INSTRUCTIONS TO FOLLOW:
Pull out every line of the listing below where "that" appears.

-=-=-=-=-

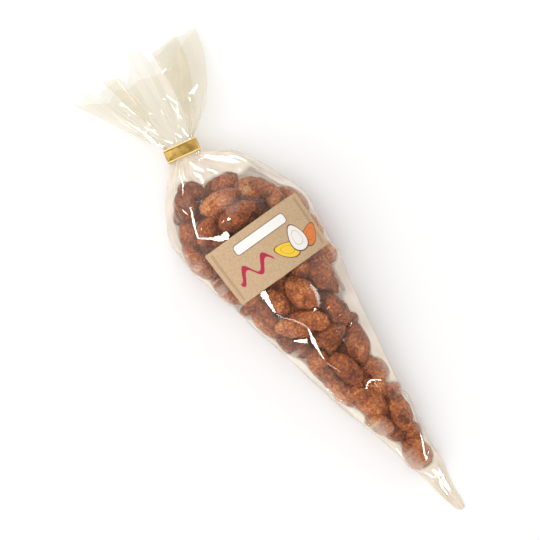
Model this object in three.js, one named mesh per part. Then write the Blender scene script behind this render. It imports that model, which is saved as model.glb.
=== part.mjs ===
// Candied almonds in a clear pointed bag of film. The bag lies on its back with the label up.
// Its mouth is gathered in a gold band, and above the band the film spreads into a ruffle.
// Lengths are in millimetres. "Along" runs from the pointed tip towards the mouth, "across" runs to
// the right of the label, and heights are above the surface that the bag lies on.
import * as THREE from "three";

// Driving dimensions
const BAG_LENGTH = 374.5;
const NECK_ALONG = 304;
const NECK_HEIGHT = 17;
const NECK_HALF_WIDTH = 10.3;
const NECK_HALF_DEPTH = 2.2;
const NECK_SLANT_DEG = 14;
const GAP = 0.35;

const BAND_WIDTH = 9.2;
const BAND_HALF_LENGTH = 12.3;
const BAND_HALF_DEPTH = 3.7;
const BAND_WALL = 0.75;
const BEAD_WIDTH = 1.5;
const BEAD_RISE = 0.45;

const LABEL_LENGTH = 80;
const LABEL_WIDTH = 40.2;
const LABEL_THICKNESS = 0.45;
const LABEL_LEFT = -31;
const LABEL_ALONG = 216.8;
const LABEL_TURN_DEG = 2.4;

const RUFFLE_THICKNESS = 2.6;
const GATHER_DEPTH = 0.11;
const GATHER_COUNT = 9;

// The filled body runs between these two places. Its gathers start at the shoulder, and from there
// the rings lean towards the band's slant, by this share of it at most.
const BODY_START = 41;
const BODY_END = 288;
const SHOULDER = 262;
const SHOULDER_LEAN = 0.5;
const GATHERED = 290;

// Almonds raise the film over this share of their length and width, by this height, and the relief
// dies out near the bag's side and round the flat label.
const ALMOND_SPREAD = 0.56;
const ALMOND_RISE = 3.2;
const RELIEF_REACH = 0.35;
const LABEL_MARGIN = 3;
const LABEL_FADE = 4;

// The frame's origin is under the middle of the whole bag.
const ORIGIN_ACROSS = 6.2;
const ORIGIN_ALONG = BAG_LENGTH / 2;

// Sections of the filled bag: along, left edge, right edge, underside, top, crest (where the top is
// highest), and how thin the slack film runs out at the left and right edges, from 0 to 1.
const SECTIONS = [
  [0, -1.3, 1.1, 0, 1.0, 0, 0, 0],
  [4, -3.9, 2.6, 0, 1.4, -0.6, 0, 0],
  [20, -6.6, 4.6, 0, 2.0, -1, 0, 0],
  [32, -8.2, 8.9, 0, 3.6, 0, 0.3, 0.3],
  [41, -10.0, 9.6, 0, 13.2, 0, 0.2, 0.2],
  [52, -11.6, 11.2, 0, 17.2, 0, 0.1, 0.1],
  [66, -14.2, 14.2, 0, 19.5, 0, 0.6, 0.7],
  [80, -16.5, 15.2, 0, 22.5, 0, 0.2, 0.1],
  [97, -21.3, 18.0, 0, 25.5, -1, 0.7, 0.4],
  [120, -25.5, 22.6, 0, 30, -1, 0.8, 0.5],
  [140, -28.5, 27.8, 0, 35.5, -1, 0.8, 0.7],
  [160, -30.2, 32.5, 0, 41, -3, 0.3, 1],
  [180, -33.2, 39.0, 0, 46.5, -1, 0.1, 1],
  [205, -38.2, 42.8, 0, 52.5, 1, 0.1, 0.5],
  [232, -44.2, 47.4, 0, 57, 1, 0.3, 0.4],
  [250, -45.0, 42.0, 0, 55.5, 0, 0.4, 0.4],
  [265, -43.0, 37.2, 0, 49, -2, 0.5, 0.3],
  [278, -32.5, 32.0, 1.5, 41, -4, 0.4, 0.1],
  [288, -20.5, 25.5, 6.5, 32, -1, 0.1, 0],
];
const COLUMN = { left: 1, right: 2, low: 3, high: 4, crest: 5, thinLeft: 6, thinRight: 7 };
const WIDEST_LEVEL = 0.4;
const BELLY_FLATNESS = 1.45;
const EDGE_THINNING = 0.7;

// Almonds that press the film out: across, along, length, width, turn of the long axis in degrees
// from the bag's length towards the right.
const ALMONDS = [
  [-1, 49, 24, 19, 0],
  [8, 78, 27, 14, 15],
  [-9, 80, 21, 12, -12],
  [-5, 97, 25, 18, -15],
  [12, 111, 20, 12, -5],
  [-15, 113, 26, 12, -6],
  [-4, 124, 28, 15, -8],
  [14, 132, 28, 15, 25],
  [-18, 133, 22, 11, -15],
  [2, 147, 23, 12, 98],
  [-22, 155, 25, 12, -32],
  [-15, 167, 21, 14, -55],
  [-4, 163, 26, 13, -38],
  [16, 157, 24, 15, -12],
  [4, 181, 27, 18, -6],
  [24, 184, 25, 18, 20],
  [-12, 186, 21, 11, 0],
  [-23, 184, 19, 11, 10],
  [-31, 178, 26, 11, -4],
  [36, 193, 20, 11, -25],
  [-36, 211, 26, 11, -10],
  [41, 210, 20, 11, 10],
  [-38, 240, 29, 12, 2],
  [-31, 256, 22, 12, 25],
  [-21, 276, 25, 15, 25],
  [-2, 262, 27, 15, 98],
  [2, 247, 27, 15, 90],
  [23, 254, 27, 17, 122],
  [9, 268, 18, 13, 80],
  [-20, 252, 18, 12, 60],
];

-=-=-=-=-

CORRECT ANSWER:
Model this object in three.js, one named mesh per part. Then write the Blender scene script behind this render. It imports that model, which is saved as model.glb.
// the right of the label, and heights are above the surface that the bag lies on.
// Almonds that press the film out: across, along, length, width, turn of the long axis in degrees